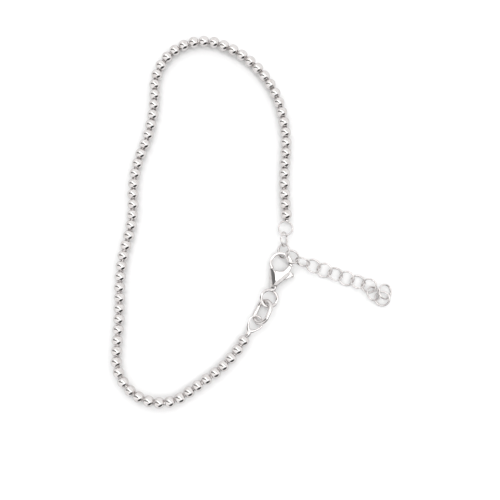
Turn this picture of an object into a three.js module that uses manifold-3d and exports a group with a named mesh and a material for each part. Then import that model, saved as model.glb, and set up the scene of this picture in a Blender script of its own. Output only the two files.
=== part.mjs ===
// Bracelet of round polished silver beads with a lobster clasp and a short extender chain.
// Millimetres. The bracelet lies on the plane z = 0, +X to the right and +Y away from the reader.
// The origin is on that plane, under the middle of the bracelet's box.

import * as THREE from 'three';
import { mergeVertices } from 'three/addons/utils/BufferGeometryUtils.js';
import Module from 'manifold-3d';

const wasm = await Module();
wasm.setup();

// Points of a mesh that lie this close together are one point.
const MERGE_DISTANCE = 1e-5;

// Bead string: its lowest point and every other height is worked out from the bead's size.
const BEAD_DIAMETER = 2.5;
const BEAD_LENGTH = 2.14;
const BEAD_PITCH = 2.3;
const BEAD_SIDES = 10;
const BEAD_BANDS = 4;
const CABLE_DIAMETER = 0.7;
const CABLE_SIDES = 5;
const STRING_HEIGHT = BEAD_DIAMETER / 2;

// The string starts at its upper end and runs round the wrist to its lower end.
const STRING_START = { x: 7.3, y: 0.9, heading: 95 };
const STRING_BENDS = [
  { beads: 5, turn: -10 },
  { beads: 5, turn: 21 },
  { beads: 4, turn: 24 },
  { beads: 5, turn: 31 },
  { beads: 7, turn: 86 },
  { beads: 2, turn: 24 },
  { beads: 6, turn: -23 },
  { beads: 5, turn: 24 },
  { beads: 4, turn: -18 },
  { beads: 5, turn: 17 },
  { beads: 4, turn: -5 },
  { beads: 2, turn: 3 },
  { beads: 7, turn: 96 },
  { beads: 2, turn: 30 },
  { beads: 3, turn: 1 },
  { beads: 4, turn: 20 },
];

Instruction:
Make a list of all lines in the data that contain "part".

The result:
Turn this picture of an object into a three.js module that uses manifold-3d and exports a group with a named mesh and a material for each part. Then import that model, saved as model.glb, and set up the scene of this picture in a Blender script of its own. Output only the two files.
=== part.mjs ===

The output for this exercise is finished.